The financial sector is emerging as an investment opportunity, with firms like Wells Fargo and Wolfe Research highlighting improving bank net interest margins due to recent bond yield shifts, specifically the 2-year Treasury yield falling nearly twice as much as the 10-year, and expectations of a steeper yield curve. Simultaneously, the market is poised for a significant downward revision to U.S. labor data, with estimates ranging up to 1 million fewer jobs; however, analysts anticipate minimal broad market impact unless the revision is exceptionally large, as potential Fed rate cuts are largely priced in, though a negative revision could still support a steeper yield curve and declining rates.

Analysis

The financial sector is gaining favor among analysts due to a favorable shift in the interest rate environment. According to Wells Fargo, the 2-year Treasury yield has fallen by nearly half a point since late July, a drop approximately double that of the 10-year yield.
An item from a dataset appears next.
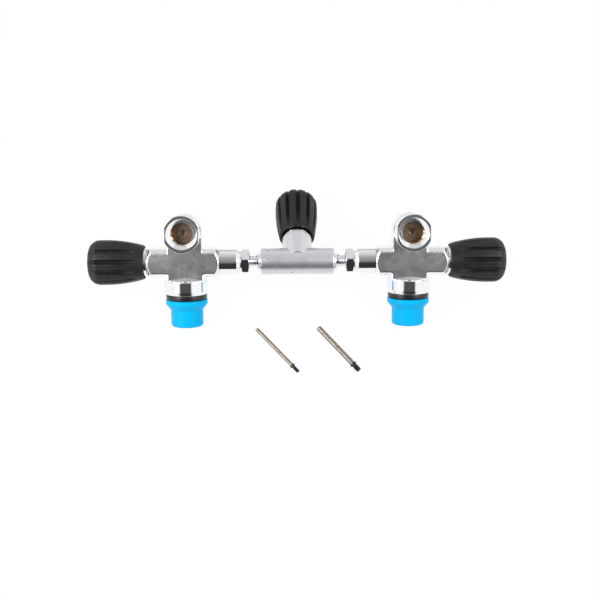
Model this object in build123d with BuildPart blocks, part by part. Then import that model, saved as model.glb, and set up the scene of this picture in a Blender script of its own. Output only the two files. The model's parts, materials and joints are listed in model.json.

This dynamic is expected to directly benefit banks by improving their net interest margins (NIMs), as their short-term funding costs decline more steeply than their long-term lending rates. This view is echoed by Wolfe Research, which has named financials its top sector pick based on expectations of a steepening yield curve, a notable call given the sector's underperformance year-to-date. Concurrently, the market is awaiting a significant downward revision to U.S. labor data from the Bureau of Labor Statistics, with estimates ranging from 475,000 to 1 million fewer jobs. However, analysts at Principal Asset Management anticipate a muted market reaction unless the revision is an outlier exceeding 1.2 million, as the data would largely reinforce the already priced-in expectation of an imminent Federal Reserve rate cut. This macro development is seen as supportive of the bullish thesis for financials, as it reinforces the trend toward lower rates and a steeper yield curve. In company-specific news, Apple is preparing for its iPhone 17 launch, a critical event given that the product accounts for over 51% of company revenue, though historical data, such as the stock's flat performance after the iPhone 16 launch, suggests a cautious outlook for the share price reaction on the day of the event.